Para além desta crítica de destaque à inclusão, é de se pontuar o aspecto marcadamente religioso do filme, literalmente do Gênesis (“no princípio” são as primeiras palavras que aparecem no filme), até a promessa de um juízo final. A clara visão judaico-cristã de história linear, com um começo criado e um fim bem delimitado, ainda é salpicada por menção da arca de Noé e pela citação de um versículo do evangelho joanino, “a verdade vos libertará”. Mas fora isso, os símbolos religiosos que aparecem são de religiões mais antigas que o cristianismo, como o mito mesopotâmico da criação, que dá o nome a um Eterno (Gilgamesh), e de cerimônias e modos de oração hindus, talvez algo mais do que uma maneira para não parecer demasiado cristão.
Há também uma crítica veemente ao uso da violência na história, chamando de genocídio as mortes causadas pelos espanhóis na conquista das civilizações ameríndias e mencionando o uso desumano da tecnologia com a bomba atômica.
O aspecto de autodeterminação e autonomia, a meu ver, é de maior interesse. Aparece de início no conflito entre o propósito escolhido para a própria vida por parte dos Eternos e aquele escolhido originalmente para eles pelo Celestial Arishem. Essa situação se dá especialmente a partir dos anos 1500 da nossa era, com a vitória sobre os Deviantes, e que aumenta drasticamente diante da rejeição do plano de abandono da salvação da humanidade.
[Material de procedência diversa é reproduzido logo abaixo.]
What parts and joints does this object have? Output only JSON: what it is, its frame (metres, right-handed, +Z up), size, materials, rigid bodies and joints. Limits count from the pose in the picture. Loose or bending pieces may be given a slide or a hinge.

A menção é sutil sobre a independência trazida pela revolução tecnológica do século 16, fazendo o ser humano se sentir mais autônomo em relação ao modo como as coisas são e gerando assim conflitos com a vontade divina original. É exatamente o paralelo feito quando os Eternos, cada vez mais autônomos, individualistas e voluntaristas, naturalmente se revoltam contra a vontade do Celestial, usando de uma tecnologia criada pelo Eterno Phastos. Isso consegue, se não mudar a vontade divina, ao menos mudar a natureza contra a vontade divina, fazendo com que a vontade deles prevaleça.
Refletir sobre o início, a natureza, é refletir sobre o fim, o propósito de vida, e ponderar sobre o meio, a técnica. Um deus como Arishem é sim digno de ser rejeitado e contrariado em sua vontade, ainda que tal decisão, diante de sua onipotência, pareça inútil. O sentido do justo faz com que este deus voluntarista seja de fato injusto, portanto, não merecedor de obediência.
Finalmente a humanidade, tão sedenta de autodeterminação e liberdade, tão voluntarista, sem nenhuma referência ao plano original do criador, rejeita, numa nova epopeia, o mesmo voluntarismo como intrinsecamente injusto. Tomara, mais do que uma propaganda ao ateísmo, Eternos seja a possibilidade para a redescoberta do Deus verdadeiro e justo da lei eterna chamada natural.